The Wall Street Journal recently published a discussion on the pros and cons of privatizing Social Security (“Should Social Security Be Privatized?”, March 27). Gus Sauter did a decent job outlining the positive aspects of this pathway showing that privatization is better for both retirees and taxpayers. On the other hand, Nancy Altman claimed that privatization would weaken people’s economic security, but filled her argument with erroneous information.
Nancy claims that Social Security is insurance and not a retirement savings plan — but that could not be farther from the truth. A retirement plan is exactly what it is, is how it was sold, and how it is even referred to on the government’s Social Security website. The problem is that the amounts paid in are not invested and therefore not sufficient to pay the promised benefits, which the federal government fraudulently hides by not recording the true cost of the program in the annual budget.
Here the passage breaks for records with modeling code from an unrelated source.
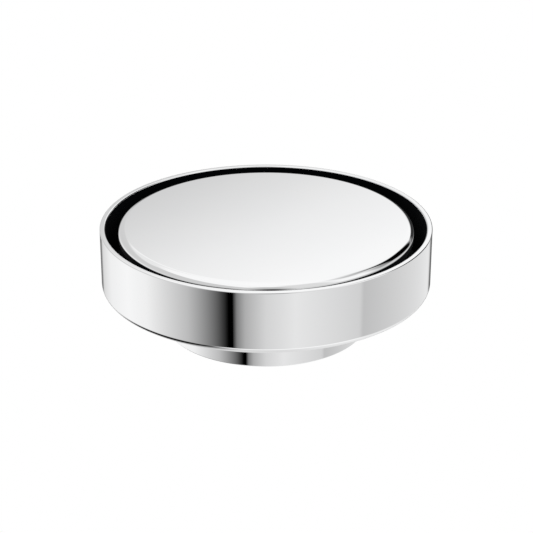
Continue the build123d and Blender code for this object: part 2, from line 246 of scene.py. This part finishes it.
def holed_plate(name, outer_r, inner_r, holes_circle_r, start_angle, hole_r, bottom):
    """Flat annular plate from bottom to the floor's top, with four round holes."""
    half = (FLOOR_TOP - bottom) / 2
    curve = bpy.data.curves.new(name, "CURVE")
    curve.dimensions = "2D"
    curve.fill_mode = "BOTH"
    curve.extrude = half
    add_circle(curve, 0, 0, outer_r, PLATE_STEPS)
    add_circle(curve, 0, 0, inner_r, PLATE_STEPS)
    for quarter in range(4):
        turn = radians(start_angle + 90 * quarter)
        add_circle(curve, holes_circle_r * cos(turn), holes_circle_r * sin(turn), hole_r, HOLE_STEPS)
    piece = as_mesh(name, curve)
    for vertex in piece.data.vertices:
        vertex.co.z += bottom + half
    return piece


# ---- materials ----------------------------------------------------------------------------------
# The Mix node's colour sockets, which go by number because several of its sockets share a name.
MIX_FIRST, MIX_SECOND, MIX_RESULT = 6, 7, 2


class Nodes:
    """Small helper round a node tree."""

    def __init__(self, tree):
        self.tree = tree
        tree.nodes.clear()

    def add(self, kind, inputs=None, **settings):
        node = self.tree.nodes.new(kind)
        for key, value in settings.items():
            setattr(node, key, value)
        for key, value in (inputs or {}).items():
            socket = node.inputs[key]
            if isinstance(value, bpy.types.NodeSocket):
                self.tree.links.new(value, socket)
            else:
                socket.default_value = value
        return node

    def math(self, operation, *values):
        return self.add("ShaderNodeMath", dict(enumerate(values)), operation=operation).outputs[0]

    def remap(self, value, from_range, to_range, smooth=False):
        inputs = {"Value": value}
        inputs.update(zip(("From Min", "From Max", "To Min", "To Max"), (*from_range, *to_range)))
        kind = "SMOOTHSTEP" if smooth else "LINEAR"
        return self.add("ShaderNodeMapRange", inputs, interpolation_type=kind).outputs[0]

    def noise(self, vector, scale, detail):
        inputs = {"Vector": vector, "Scale": scale, "Detail": detail}
        return self.add("ShaderNodeTexNoise", inputs).outputs["Fac"]

    def mix_colour(self, factor, first, second):
        inputs = {"Factor": factor, MIX_FIRST: first, MIX_SECOND: second}
        return self.add("ShaderNodeMix", inputs, data_type="RGBA").outputs[MIX_RESULT]

    def mix_shader(self, factor, first, second):
        inputs = {0: factor, 1: first.outputs[0], 2: second.outputs[0]}
        return self.add("ShaderNodeMixShader", inputs)

    def split(self, vector):
        return self.add("ShaderNodeSeparateXYZ", {"Vector": vector}).outputs

    def bump(self, height, strength, depth):
        inputs = {"Height": height, "Strength": strength, "Distance": depth}
        return self.add("ShaderNodeBump", inputs).outputs[0]


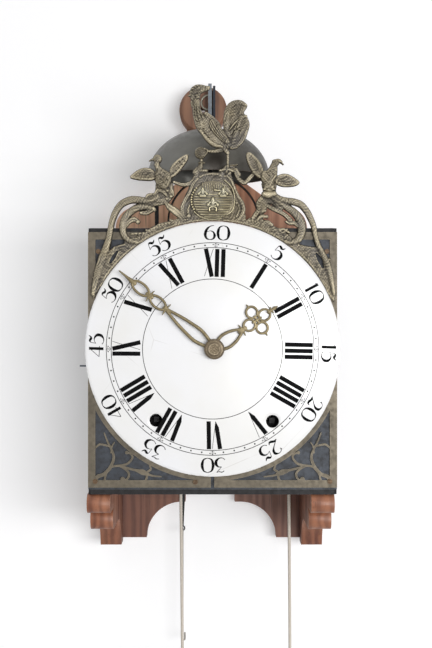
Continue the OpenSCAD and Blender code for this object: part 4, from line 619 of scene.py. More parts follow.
crestShapes = [
    # plates that the ornaments stand on
    patch([-113.8, 188.5, -112.6, 199.1, -110.7, 208.2, -107.3, 217.8, -103, 226.5, -98.1, 235,
        -92.9, 239.1, -85.2, 241.8, -76.6, 243.7, -69.9, 246.8, -62.2, 252.3, -57.4, 257.1, -48.7, 260.2,
        -39.1, 262.9, -28.5, 265.4, -14.1, 266.8, *seat(-6, -65)], 0, 1.3, 1.6, False),
    patch([21.4, 266.4, 33.9, 264.9, 43.5, 267.8, 53.1, 264.4, 60.8, 258.7, 69.5, 254.8, 77.2, 248.6,
        83.9, 241.8, 91.6, 239.8, 97.4, 239, 103.1, 238.5, 109.8, 233.7, 114.7, 226.5, 115.6, 218.3,
        116.1, 210.6, 119.5, 200.1, 119.6, 189.5, 118.5, 185.6, *seat(66, 6)], 0, 1.3, 1.6, False),
    patch([-51.6, 301.9, -39.1, 302.9, -35.3, 294.2, -36.2, 286.5, -42, 280.3, -51.6, 277.9, -60.2, 277.9,
        -62.2, 281.7, -56.4, 285.6, -53.5, 293.3], 0, 1.5, 2.0),
    patch([49.3, 301, 62.8, 301, 62.8, 291.3, 66.6, 284.6, 70.4, 277.9, 67.6, 272.1, 60.8, 277.9,
        55.1, 279.8, 53.1, 272.1, 45.5, 270.2, 45.5, 283.7, 50.3, 291.3], 0, 1.5, 2.0),
    patch([-7.4, 312.5, -0.7, 310.1, 6.1, 310.1, 12.8, 313.5, 18.6, 310.1, 22.4, 301, 27.2, 287.5,
        32, 277.9, 33, 272.1, 28.2, 263.5, -25.2, 263.5, -28.5, 272.1, -26.6, 283.7, -21.8, 294.2,
        -18.9, 302.9, -14.1, 310.6], 0, 0.8, 1.2),
    # swags at both sides of the plaque
    leaf([-35.3, 301, -25.7, 298.3, -18, 301.3, -12.7, 309.1, -11.2, 314.4], [3, 4, 4, 3.5, 3], 0, 1.7),
    leaf([23.4, 311.5, 26.7, 304.3, 32.5, 300.5, 38.3, 305.8, 42.6, 310.1], [3.5, 4, 4.5, 4, 3], 0, 1.7),
    leaf([-22.8, 264.9, -26.6, 269.2, -27.4, 276.5, -24.1, 284.3, -19.9, 291.3, -17, 299, -12.6, 304.2],
        [3, 3.8, 4, 3.4, 3, 3, 2.4], 0.4, 1.8),
    leaf([27.8, 265.9, 31.4, 273.6, 30.3, 280.8, 26.2, 287.7, 23, 295.2, 19.5, 302.5, 15.3, 307.1], [3, 4,
        3.6, 3, 2.4, 2.4, 2.2], 0.4, 1.6),
    braid([-10.7, 306, -4.5, 308.3, 2.2, 308.8, 8.9, 308.3, 14.7, 306.1], [2.6, 3, 3, 3, 2.6], 0.3, 1.5,
        0.3, 2.4),
    strip([24.8, 267.8, 27.5, 274.1, 26.5, 280.3], [1.5, 1.8, 1.2], 0.4, 1.6),
    strip([-19.9, 268.3, -21.8, 273.1, -20.4, 278.9], [2.5, 3, 1.5], 0.4, 1.4),
    ball(-21.3, 268.3, 2.2, 0.5, 1.9),
    ball(24.8, 280.8, 1.6, 0.5, 1.7),
    # the small vases between the openings
    strip([-14.1, 310.6, -10.3, 314.9, -8.7, 319.2, -9.3, 323.5], [7, 6, 3.4, 3.6], 0, 2.2),
    strip([-13.6, 312, -4, 312], [3, 3.4, 3], 0.2, 2.0),
    strip([-11.2, 319.4, -6.2, 319.4], [1.8, 2, 1.8], 0.6, 2.4),
    leaf([17.1, 310.1, 19.5, 314.9, 24.3, 312.5, 28.2, 307.7], [6, 5, 4, 2], 0, 1.9),
    leaf([9.9, 307.7, 13.3, 312.5, 15.7, 316.3], [6, 5, 3.5], 0, 1.9),
    strip([19, 317.1, 25.8, 317.5], [1.4, 2.2, 1.4], 0.6, 2.0),
    strip([19.5, 313.1, 25.3, 313.1], [1.4, 2.0, 1.4], 0.6, 1.8),
    # left scrolls
    strip([-51.6, 287, -58.3, 283.2, -64.1, 282.9, -71.8, 284, -78, 283.6, -85.7, 279.8, -91.1, 272.8,
        -94.5, 264.4, -96.2, 256.5, -97.7, 248.1, -99.8, 240.4, -103.9, 228.9, -107.7, 216.4,
        -110.8, 203.9, -113.1, 193.3], [7, 7, 7.4, 7.4, 7.4, 7, 6.6, 6.2, 6, 6.2, 7, 8.2, 8.2, 6.6, 4], 0,
        3.0),
    strip([-54.5, 274.5, -61.2, 277.1, -67, 277.1, -73, 275.2, -79.9, 269.6, -83.9, 262.5, -84.5, 254.8,
        -82.3, 248.5, -77.5, 244.5, -71.3, 243.1], [4.6, 6.6, 7.2, 7.2, 7.2, 7, 6.8, 6.4, 6, 4.6], 0, 3.0),
    leaf([-81.9, 257.7, -78.5, 262.9, -74.1, 265, -69.3, 262.9], [3, 5, 5.6, 3.6], 0, 2.6),
    ball(-70.2, 262.5, 2.1, 0.6, 2.6),
    leaf([-67, 271.2, -61.2, 271.6, -54.9, 274.6], [3.6, 5, 3], 0.2, 2.8),
    ball(-55.4, 275.4, 2.3, 0.6, 2.8),
    leaf([-62.2, 282.7, -59.8, 287.5, -55.8, 288.9], [4.6, 5, 3], 0, 2.6),
    # leaves between the left bird and its scrolls
    leaf([-45.8, 304.8, -45.4, 299, -47.8, 293.3], [9, 8, 8], 0, 2.4),
    leaf([-53.9, 288.5, -50.3, 292.9, -45.8, 291.7, -42.5, 288.1], [3, 4, 4, 2.6], 0.6, 2.6),
    leaf([-49.7, 296.5, -45.4, 295.2, -41.4, 292.3], [2.6, 3.6, 2.4], 0.6, 2.4),
    leaf([-53, 283.7, -46.8, 283.1, -40.5, 286.5, -37.8, 292.8], [4, 4.2, 4, 3], 0.2, 2.4),
    leaf([-58.3, 280.8, -56, 287.1, -51.6, 291.3], [3, 4, 2.4], 0.3, 2.0),
    strip([-40.6, 299, -37.2, 293.3, -35.8, 287.5], [2.6, 3.4, 1.8], 0.2, 1.9),
    ball(-38.3, 287.1, 1.6, 0.8, 2.8),
    ball(-42.2, 284.6, 1.3, 0.8, 2.4),
    leaf([-43.4, 281.3, -39.5, 276.9, -33, 272.1, -25.2, 264.1], [3, 6.4, 7.4, 4], 0, 2.6),
    strip([-31.4, 273.1, -28.1, 269.2, -24.2, 263.5], [2.2, 2.6, 1.6], 0.2, 2.2),
    braid([-50.6, 259.2, -42.9, 261.1, -35.3, 261.9, -27.6, 262.9], [3, 3.6, 3.6, 3], 0.2, 2.1, 0.35, 3.2),
    braid([-60.2, 253.4, -53.5, 257.1, -47.8, 258.1], [3.4, 4, 3], 0.2, 2.2, 0.3, 2.8),
    braid([-81.4, 243.3, -73.7, 245.6, -64.1, 248.7, -53.5, 252.3], [4, 4.4, 4.2, 3.4], 0.2, 1.9, 0.4, 3.0),
    braid([-76.6, 251, -65.1, 251.9, -54.5, 253.9], [2.2, 2.4, 2], 0.2, 1.7, 0.4, 3.4),
    # left bird: body, wings, head
    patch([-51.6, 318.7, -48.2, 315.4, -42, 312, -37.7, 309.1, -37.7, 301.9, -40.1, 296.2, -45.8, 293.3,
        -51.1, 297.1, -54, 302.9, -54.5, 309.1, -52.6, 313.5, -55, 317.7], 0, 4.6, 5.0),
    patch([-40.5, 310.1, -37.7, 317.3, -32.4, 322.5, -25.7, 327, -21.5, 327.3, -22, 322.1, -25.7, 316.3,
        -30.5, 310, -36.2, 305.2, -40.5, 304.3], 0.4, 2.4, 1.8),
    patch([-77.9, 305.8, -71.3, 312, -64.1, 314.8, -57.4, 314, -53.3, 311, -52.9, 305.2, -56.4, 302.3,
        -65.1, 302.3, -72.7, 303.3], 0.4, 2.4, 1.8),
    ball(-51.2, 323.2, 4.5, 0.6, 4.0),
    strip([-51.6, 319.2, -51.1, 315.4, -48.7, 312], [5, 5.4, 7], 0.3, 3.4),
    strip([-59.3, 321.1, -56.4, 322.5, -53, 323.4], [0.9, 2, 3], 0.8, 2.0),
    # right scrolls
    strip([58.9, 289.9, 65.6, 285.1, 72.4, 283.1, 79.8, 281.9, 86.8, 279.2, 92.2, 273.1, 95.8, 266.4,
        98.9, 258.7, 100.6, 250, 103.5, 240.4, 108.3, 230.8, 112.5, 221.2, 115.6, 208.7, 118.5, 193.3],
        [6, 6.2, 6.6, 7, 6.8, 6.6, 6.2, 5.6, 5.2, 5.2, 6, 6.6, 6, 3.4], 0, 3.0),
    strip([59.4, 285.6, 64.7, 282.1, 72.4, 277.3, 79.1, 272.7, 84.5, 266.7, 87.4, 259.6, 87.2, 251.9,
        83.9, 245.6, 77.8, 242.7, 72, 243.9], [4.4, 5.6, 6.6, 7.6, 8.2, 8.4, 8, 7.2, 6, 4], 0, 3.0),
    leaf([83.9, 258.7, 80.1, 261.6, 75.8, 261.2, 71.8, 263.1], [3.4, 4.4, 3.4, 1.6], 0.2, 2.3),
    leaf([53.1, 278.9, 59.5, 275.6, 66.4, 272.3, 72, 268.9, 76.7, 264.4], [3.4, 4.6, 4.4, 4.4, 5], 0, 2.2),
    strip([73.3, 255.4, 70.1, 252.5, 66, 253.9], [2, 3.4, 2], 0.2, 1.9),
    # leaves between the right bird and its scrolls
    strip([56.5, 302.9, 56.5, 295.2, 55.6, 288.5], [9, 10, 8], 0, 2.4),
    strip([51.6, 289.2, 56, 288.5, 60.6, 289.4], [6.0, 7.4, 6.0], 0.9, 4.2),
    strip([50.8, 293.8, 56, 292.9, 61, 294], [1.8, 2.2, 1.8], 0.8, 3.0),
    strip([51.8, 296.7, 56, 296, 60.3, 296.9], [1.6, 2, 1.6], 0.8, 3.4),
    braid([48.9, 285.6, 46, 280.4, 46.4, 275, 43.2, 269.6, 40.1, 265.8], [4.6, 5.6, 5, 5, 3.4], 0.2, 2.6,
        0.3, 2.6),
    leaf([58.9, 286.5, 63.7, 280.8, 68.1, 276], [4.6, 5, 3.6], 0.2, 2.2),
    leaf([41.1, 267.3, 44.9, 272.1, 50.3, 273.3], [2.4, 4, 3], 0.2, 2.3),
    braid([33.9, 261.6, 39.7, 263.7, 46.4, 261.9], [3.6, 4, 3], 0.2, 2.1, 0.35, 2.8),
    strip([44.5, 264.4, 48.8, 267.9, 54.1, 267.7], [2.6, 4.4, 3], 0.2, 2.2),
    leaf([49.3, 260, 54.1, 262.5, 58.9, 259.8], [3, 4, 3], 0.2, 2.1),
    leaf([54.1, 255.2, 59.9, 255.2, 64.7, 251.6], [3, 4.4, 3], 0.2, 2.2),
    strip([66.2, 255.3, 70.4, 255.2, 75.3, 252.3], [2.6, 3.4, 2.4], 0.2, 2.1),
    braid([67.6, 248.6, 73.3, 246.7, 80.1, 241.9], [3.6, 4.4, 4], 0.2, 2.0, 0.35, 2.8),
    # right bird
    patch([64.3, 315.8, 64.3, 310.6, 63.7, 304.8, 61.4, 299, 61, 293.3, 51.2, 293.3, 50.7, 298.5,
        48, 303.3, 47.2, 309, 49.7, 312.1, 53.7, 312.5, 56.6, 315.8, 58.3, 318.6, 62.8, 319.8], 0, 4.4,
        4.6),
    patch([34.5, 329.2, 38.7, 329.4, 43.9, 325, 48.3, 319.2, 51.2, 311.9, 51, 305.8, 46.4, 304.4,
        40.7, 309.2, 36.8, 315.4, 33.9, 323.4], 0.4, 2.4, 1.8),
    patch([61.2, 304.8, 67, 308.5, 72.8, 309, 78.7, 306.5, 85.4, 301.2, 82.9, 297.7, 76.2, 296.2,
        68.1, 296.5, 62.2, 299.4], 0.4, 2.4, 1.8),
    strip([59.3, 312.9, 60.5, 316.7, 63.1, 319.4], [6.4, 6.2, 5.8], 0.4, 3.8),
    strip([61.2, 320.4, 65.1, 321.3, 67.9, 320.2], [4.8, 4.4, 2.4], 0.6, 3.2),
    strip([67, 320.4, 68.5, 319, 69.9, 317.7], [2.6, 1.8, 0.9], 0.6, 2.4),
    strip([49.9, 306.7, 53.5, 302.3, 56.4, 300.6, 59.3, 302.9, 62.4, 307.1], [2.2, 2.6, 2.6, 2.6, 2.2],
        1.4, 3.4),
    # foliage round the dial
    *hugLeaves(-57, -41, 1.9, 0.5, (9, 7), -2.2, 125.2),
    *hugLeaves(-41, -8, 2.1, 0.5, (5.5, 4), -1.6, 125.0),
    *hugLeaves(56, 38, 1.9, 0.5, (9, 6.5), 2.2, 125.2),
    *hugLeaves(38, 8, 2.1, 0.5, (5.5, 4), 1.6, 125.0),
    strip(arcPoints(124.6, -57, -5, 24), [1.7, 1.7], 0.6, 1.3),
    strip(arcPoints(124.6, 5, 56, 24), [1.7, 1.7], 0.6, 1.3),
    strip([114.7, 227, 110.8, 224.1, 112.2, 219.8, 116, 218.3], [2, 2.6, 2.2, 1.4], 0.6, 1.8),
    leaf([-102.5, 224.1, -105.9, 220.2, -107.3, 214.5], [2.4, 3, 2], 0.6, 1.8)]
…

Therein lies the problem. By not doing that with their accounting, the federal government is able to simultaneously mischaracterize Social Security as a tax that is drafted from every wage earner’s paycheck. If wage-earners had been given the option to save and invest their own money instead, they could have easily earned a better return on it; if they wanted more fiscal security, they could buy an annuity.
Nancy goes on to describe Social Security more “universal, secure, fair and efficient — but at the same exact time, her article casually mentions “a projected shortfall.” In fact, the projected shortfall is some $30 Trillion – which in fact shows that it is not universal secure or fair (since it is in fact insolvent), nor it is efficient (it has lower costs because it does not invest the funds it collects). Her solution of making higher earners pay more is duplicitous – it simply has higher earners make pension contributions that inure solely to other people (this is known in the real world as embezzlement).
Nancy claims that a minimum-wage worker pays 6.2% of his income in Social Security taxes, but a person earning $1 million contributes “only eight-tenths of 1% of all their wages.” But this would only be a valid point if the retirement pension was based proportionately on income. And she certainly knows that it is not. As it is, social security is already a welfare system, with higher earners getting benefits much less than proportional to the amount they contribute.
Nancy’s entire rationale for supporting Social Security? “Government is permanent.” It’s too bad that the prior generation’s funding For Social Security has already been spent — the antithesis of permanent. It would be laughable if it wasn’t so tragic. If we privatize Social Security, it would give folks at least a fighting chance with their own money.